Walter Dean Myers has written more than 85 books for children and young adults, including the award-winning MONSTER, FALLEN ANGELS, SLAM!, JAZZ and HARLEM. Now, in the second installment of his Cruisers series, Myers explores the world of competitive chess as seen through the eyes of a group of middle-school misfits.'s Donna Volkenannt spoke with Myers about his own experience playing chess and how drug usage is handled in CHECKMATE. He also discusses his sixth-grade crush, the essentials of classic literature, gypsy cabs, and what's in store for the Cruisers. In CHECKMATE, Zander and the Cruisers are asked to intervene after a fellow student at the Da Vinci Academy for the Gifted and Talented is caught buying drugs. What inspired this plot line?

Walter Dean Myers: I've always thought that there are two aspects of all human problems. First, there is the idea of doing something we know we shouldn't, and then there is the supporting idea that we have the problem because we are somehow unique in our feelings and needs. The Cruisers recognize their shared basic humanity and, by sharing their problems and discomfits, are often able to confront them comfortably.

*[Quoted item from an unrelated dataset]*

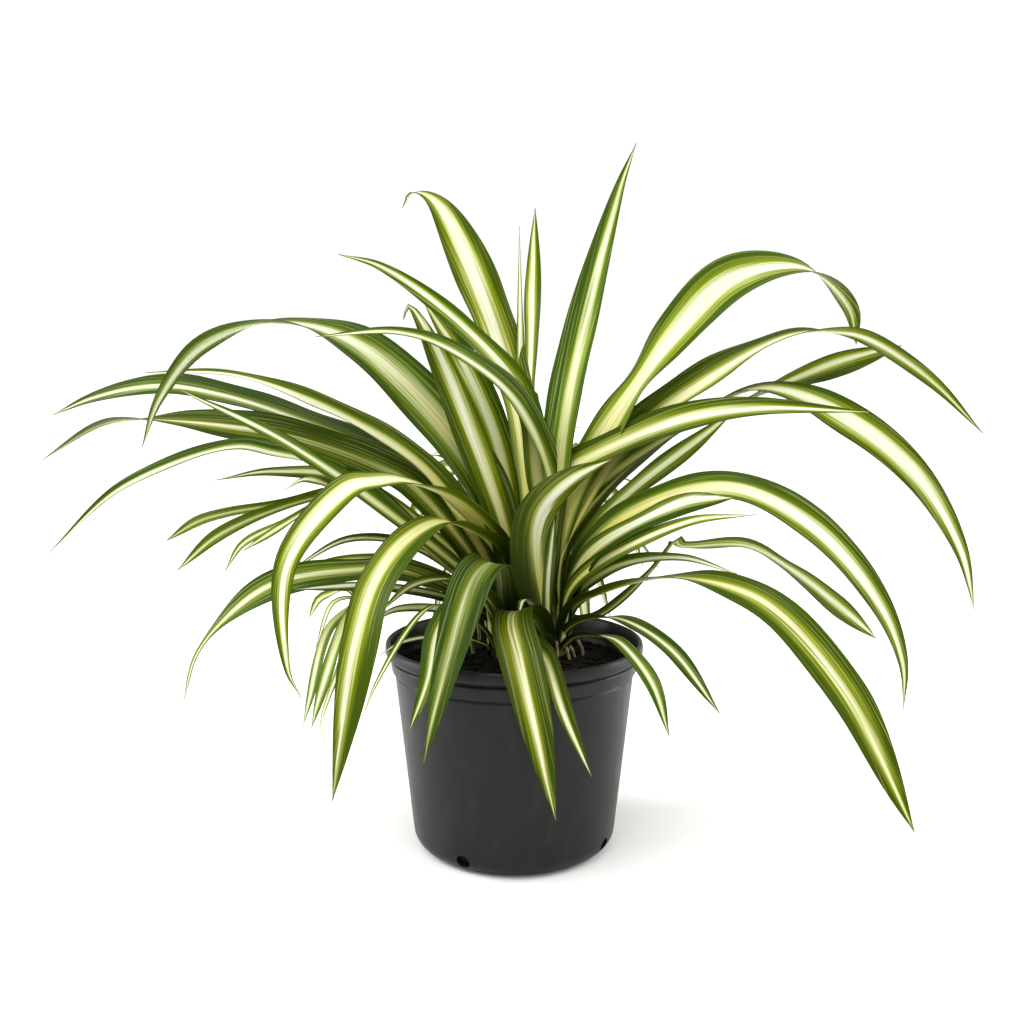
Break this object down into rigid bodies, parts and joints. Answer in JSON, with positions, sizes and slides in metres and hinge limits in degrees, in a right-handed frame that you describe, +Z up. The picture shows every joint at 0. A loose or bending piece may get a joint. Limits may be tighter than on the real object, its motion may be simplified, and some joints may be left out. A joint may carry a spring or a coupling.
{
  "type": "potted spider plant",
  "caption": "Spider plant with arching, cream-striped strap leaves and young plants on runners, growing in a round tapered plastic nursery pot filled with soil.",
  "frame": {"origin": "centre of the pot's flat underside, on the surface that it stands on", "axes": "+X to the right and +Y to the back as the plant is seen from its front, +Z up along the pot's axis"},
  "size_m": [0.6101, 0.4255, 0.4477],
  "materials": {
    "pot_plastic": "satin",
    "soil": "matte",
    "leaf_blade": "satin",
    "young_leaf": "satin"
  },
  "bodies": {
    "root": {"pot": "pot_plastic", "soil": "soil", "right_rosette": "leaf_blade", "left_rosette": "leaf_blade", "back_rosette": "leaf_blade", "upper_young_plant": "young_leaf", "lower_young_plant": "young_leaf"}
  },
  "joints": []
}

TRC: The game of chess and the pressure of competing in chess tournaments are highlighted in CHECKMATE. Do you play chess? If so, how old were you when you learned how to play? If not, how did you learn the intricacies of the game?

WDM: I started playing chess around 12. Chess stops being fun for me when it gets to the level of "you have to win!" or you've somehow failed as a human being.

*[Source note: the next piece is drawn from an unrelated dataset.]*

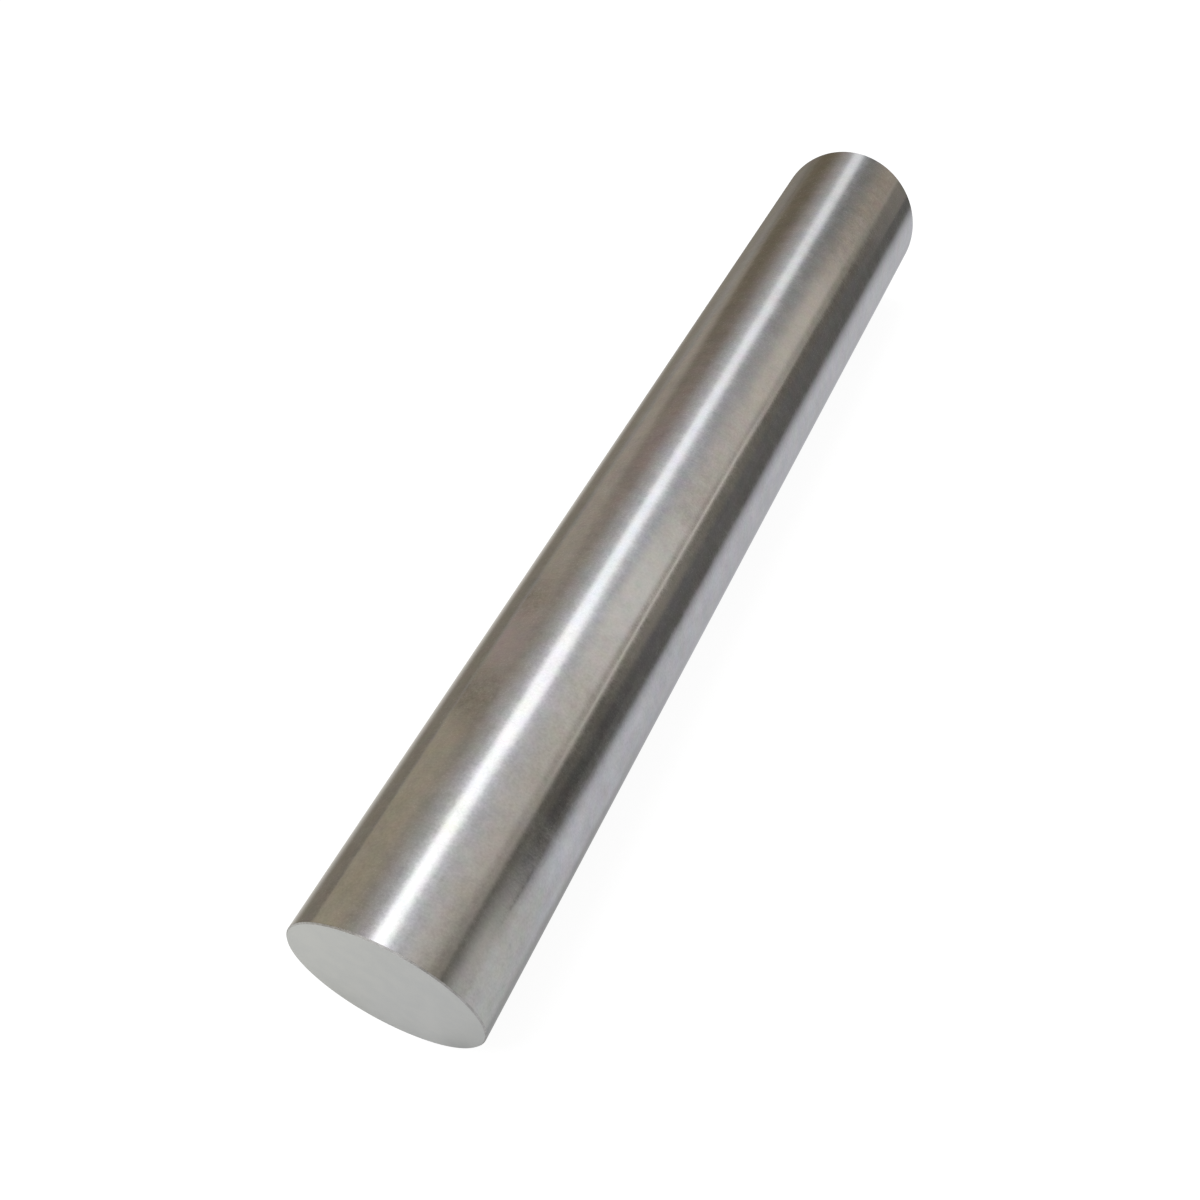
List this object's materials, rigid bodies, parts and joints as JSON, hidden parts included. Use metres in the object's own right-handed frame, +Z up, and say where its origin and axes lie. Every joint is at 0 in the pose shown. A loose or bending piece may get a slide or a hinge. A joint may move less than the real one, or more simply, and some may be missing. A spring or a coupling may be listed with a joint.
{
  "type": "round bar",
  "caption": "Short straight round bar of solid steel, ground smooth all round, with square faced ends and lightly chamfered rims.",
  "frame": {"origin": "on the floor, under the middle of the bar, where the barrel touches the floor", "axes": "+X along the bar's axis, +Z up; the bar lies on its side"},
  "size_m": [0.3, 0.045, 0.045],
  "materials": {
    "ground_steel": "bright ground barrel with fine marks running round it, satin faced ends"
  },
  "bodies": {
    "root": {"round_bar": "ground_steel"}
  },
  "joints": []
}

TRC: Zander's Uncle Guy and a fellow police officer take the Cruisers --- along with Sidney and Cody --- on a ride to show them the deadly effects of drugs. What do you hope young readers will take away after reading this scene?

WDM: When I speak to fourth and fifth graders, I routinely get negative reactions to drug usage, delinquency, etc. I know by experience that many of these same young people will, however, end up using drugs and getting into other kinds of trouble. What I wanted to show in this scene is that sometimes some very good kids also have difficulties.

TRC: In one scene, Sidney and Cody arrive in a gypsy cab to meet up with the Cruisers. For those who don't live in a big city, what is a gypsy cab?

WDM: In most urban cities, the taxi industry is tightly regulated with either meters or fixed prices. However, there are often alternative vehicles on the street that negotiate fares. In New York these are often called "gypsy" cabs.

TRC: Caren Culpepper is a seventh-grader who knows how to pull Zander's strings, which totally throws him off guard. How did you come up with this sassy character?

WDM: Caren comes directly from a girl I knew in the sixth grade. Sometimes I liked her, and sometimes I hated her. The bottom line is that she was a lot smarter than I was and took advantage of the fact that I didn't want my friends to know that I liked her.

TRC: Zander becomes aware of media bias in coverage and placement of stories about minorities. What do you think we can do to change this bias?

WDM: The more we exercise and support a free press, the better it will be.

TRC: Along with Zander and the Cruisers, a few characters are introduced in CHECKMATE. Do you have plans for Uncle Guy, Caren, Cody, or any others to have greater roles in follow-up books?

WDM: Caren will always be around to torment Zander. Cody will be returning as well.

TRC: You've written more than 85 books for children and young adults. What drew you to focus your talent on books for this age group?

WDM: My answer to this question keeps changing. My latest thoughts are that I simply don't know why I write more for young people than adults. When I look at my earliest writings, I see that, although I was writing for adult magazines and newspapers, I wrote about young people. Another reason could be that my own teen and preteen years were so unusual.

TRC: In addition to being a writer, you give workshops for students across the country. What are some of the topics you cover?

WDM: In my workshops, I often discuss writing from a structural point of view. If more students understood how structure is an important tool in the process, they would become better writers.

TRC: In a previous interview with us, you suggested that young writers should read as much as possible, including classic literature. Which classics are good places to start?


TRC: According to your bio, you joined the Army when you were a teenager. How, if at all, did being in the Army prepare you for your career as a writer?

WDM: I don't think the Army helped very much with my writing. I wished I had written more during this period.

TRC: What are you working on now, and what's next for the Cruisers?

WDM: In the next book, LaShonda is offered a wonderful opportunity, but one that might take her away from her needful brother. She faces the question: How much are we expected to give up of ourselves so that we may include others in our lives?